Plans for The Residences at Newport Place show four four-story buildings with a restaurant and residential uses on the first floor and more residences above.
Newport Place Residential had proposed that the apartments include 54 studio units averaging about 616 square feet, 173 one-bedroom units averaging 804 square feet, 136 two-bedroom units averaging about 1,178 square feet and 21 three-bedroom units averaging 1,422 square feet.
Of the 384 apartments, 86 would be priced below market rates for lower-income residents but would have the same amenities as market-rate units, according to the plans.

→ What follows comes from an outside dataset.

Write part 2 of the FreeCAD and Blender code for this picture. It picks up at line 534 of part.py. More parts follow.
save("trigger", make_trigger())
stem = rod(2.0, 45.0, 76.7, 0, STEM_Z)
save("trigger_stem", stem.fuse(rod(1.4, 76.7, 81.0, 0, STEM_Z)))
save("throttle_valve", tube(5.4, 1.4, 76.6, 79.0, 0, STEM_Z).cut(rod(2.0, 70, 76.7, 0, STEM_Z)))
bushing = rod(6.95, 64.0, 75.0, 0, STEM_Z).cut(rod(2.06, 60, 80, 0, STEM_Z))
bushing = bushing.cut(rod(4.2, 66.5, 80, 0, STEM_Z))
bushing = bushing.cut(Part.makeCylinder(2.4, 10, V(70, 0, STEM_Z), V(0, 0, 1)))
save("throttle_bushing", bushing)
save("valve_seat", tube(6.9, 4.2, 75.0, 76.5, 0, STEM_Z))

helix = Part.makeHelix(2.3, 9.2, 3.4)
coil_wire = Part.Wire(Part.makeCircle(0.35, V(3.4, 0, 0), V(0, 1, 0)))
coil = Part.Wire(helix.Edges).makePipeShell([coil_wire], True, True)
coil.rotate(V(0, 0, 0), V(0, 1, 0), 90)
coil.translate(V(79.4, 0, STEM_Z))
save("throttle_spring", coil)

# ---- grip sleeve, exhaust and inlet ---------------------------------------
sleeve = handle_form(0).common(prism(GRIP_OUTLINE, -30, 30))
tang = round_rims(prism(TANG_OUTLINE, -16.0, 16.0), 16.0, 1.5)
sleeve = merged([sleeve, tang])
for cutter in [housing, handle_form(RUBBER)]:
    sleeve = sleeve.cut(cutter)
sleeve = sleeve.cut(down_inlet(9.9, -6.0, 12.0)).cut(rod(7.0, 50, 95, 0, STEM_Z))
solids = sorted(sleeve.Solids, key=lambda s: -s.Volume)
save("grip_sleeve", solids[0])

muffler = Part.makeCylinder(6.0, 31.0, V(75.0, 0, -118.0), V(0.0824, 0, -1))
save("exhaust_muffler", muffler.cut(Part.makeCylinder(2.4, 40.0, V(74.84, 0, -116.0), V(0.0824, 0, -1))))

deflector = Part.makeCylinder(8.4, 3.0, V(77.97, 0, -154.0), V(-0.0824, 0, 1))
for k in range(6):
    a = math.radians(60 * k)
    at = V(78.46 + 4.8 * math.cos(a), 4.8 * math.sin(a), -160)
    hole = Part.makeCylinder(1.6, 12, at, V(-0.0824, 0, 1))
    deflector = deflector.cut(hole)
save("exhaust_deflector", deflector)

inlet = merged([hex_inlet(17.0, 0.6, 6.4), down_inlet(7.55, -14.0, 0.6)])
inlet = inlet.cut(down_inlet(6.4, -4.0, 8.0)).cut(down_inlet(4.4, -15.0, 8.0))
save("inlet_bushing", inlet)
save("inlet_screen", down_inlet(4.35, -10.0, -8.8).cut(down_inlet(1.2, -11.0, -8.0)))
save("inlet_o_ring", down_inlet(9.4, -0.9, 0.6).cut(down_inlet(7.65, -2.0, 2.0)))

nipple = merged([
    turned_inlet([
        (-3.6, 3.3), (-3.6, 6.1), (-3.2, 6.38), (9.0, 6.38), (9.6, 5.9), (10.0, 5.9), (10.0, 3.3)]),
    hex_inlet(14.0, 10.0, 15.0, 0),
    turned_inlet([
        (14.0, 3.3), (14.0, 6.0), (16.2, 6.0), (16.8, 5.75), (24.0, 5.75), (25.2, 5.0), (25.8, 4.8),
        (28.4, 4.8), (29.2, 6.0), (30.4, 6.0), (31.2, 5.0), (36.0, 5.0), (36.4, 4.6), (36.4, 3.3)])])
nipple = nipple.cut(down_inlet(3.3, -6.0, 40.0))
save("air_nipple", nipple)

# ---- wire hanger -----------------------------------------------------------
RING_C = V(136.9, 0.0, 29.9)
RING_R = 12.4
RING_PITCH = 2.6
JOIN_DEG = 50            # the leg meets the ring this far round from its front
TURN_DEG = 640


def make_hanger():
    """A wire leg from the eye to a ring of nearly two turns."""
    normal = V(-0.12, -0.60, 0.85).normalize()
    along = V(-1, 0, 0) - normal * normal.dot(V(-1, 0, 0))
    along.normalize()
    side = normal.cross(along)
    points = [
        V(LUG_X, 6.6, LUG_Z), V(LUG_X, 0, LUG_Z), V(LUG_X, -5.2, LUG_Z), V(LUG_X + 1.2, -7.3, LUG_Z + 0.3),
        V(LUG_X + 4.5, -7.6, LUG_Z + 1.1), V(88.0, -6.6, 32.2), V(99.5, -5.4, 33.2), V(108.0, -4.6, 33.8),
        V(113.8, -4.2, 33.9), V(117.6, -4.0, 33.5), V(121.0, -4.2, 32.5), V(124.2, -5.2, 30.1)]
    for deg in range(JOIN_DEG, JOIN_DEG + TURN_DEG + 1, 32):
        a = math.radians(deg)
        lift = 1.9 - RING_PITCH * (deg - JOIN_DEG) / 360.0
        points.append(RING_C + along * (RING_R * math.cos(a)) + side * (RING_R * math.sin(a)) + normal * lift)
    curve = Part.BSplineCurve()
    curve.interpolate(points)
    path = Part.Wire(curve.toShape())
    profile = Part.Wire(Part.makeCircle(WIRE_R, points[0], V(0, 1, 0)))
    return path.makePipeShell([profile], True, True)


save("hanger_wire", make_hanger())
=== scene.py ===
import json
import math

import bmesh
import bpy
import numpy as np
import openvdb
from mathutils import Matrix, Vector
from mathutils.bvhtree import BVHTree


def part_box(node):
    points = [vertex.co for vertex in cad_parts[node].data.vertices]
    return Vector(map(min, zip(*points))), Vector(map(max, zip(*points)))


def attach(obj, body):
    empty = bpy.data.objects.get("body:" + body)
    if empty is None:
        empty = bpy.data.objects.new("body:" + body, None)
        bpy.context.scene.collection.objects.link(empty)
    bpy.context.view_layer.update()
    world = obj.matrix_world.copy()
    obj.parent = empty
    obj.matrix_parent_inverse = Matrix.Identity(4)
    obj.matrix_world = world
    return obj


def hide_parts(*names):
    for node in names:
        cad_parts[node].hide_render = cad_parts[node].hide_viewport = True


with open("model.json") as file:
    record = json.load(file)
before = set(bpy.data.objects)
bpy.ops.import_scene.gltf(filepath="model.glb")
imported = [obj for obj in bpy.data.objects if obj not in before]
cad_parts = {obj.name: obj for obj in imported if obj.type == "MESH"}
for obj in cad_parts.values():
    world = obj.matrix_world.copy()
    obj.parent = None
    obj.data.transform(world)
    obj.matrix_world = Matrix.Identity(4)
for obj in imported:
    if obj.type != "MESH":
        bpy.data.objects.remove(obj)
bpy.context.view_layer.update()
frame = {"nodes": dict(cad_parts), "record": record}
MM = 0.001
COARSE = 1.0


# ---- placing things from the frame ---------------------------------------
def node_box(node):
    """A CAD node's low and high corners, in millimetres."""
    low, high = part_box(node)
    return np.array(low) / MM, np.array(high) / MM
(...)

Rent prices had not been announced.
The development also would include a swimming pool, two spas, private cabanas, a community clubhouse, a business center, a recreation and fitness center, courtyards, two children’s play areas, barbecue areas and a rooftop gathering space called a “sky deck.”
A street-level parking area and two subterranean parking levels would total 715 spaces. The proposed number of parking spots is in line with state standards, city staff said, but planning commissioners raised concerns about overflow parking by residents and guests spilling onto adjacent streets.
Commissioners also took issue with the notion that the planned 59-foot-wide, half-acre linear open space along the southern part of the property would be fenced, with public access available only during daylight hours. Plans show the area with a pedestrian walkway between Dove Street and Martingale Way.
“I think the park is a joke,” Selich said. “It’s nothing more than a setback area between the two buildings.”
City land-use policies require that the project dedicate a half-acre as a public park, but Newport Place Residential had asked that the requirement be waived so it could maintain the project’s requested density. The developer would pay a $1.25-million fee instead of dedicating the half-acre park.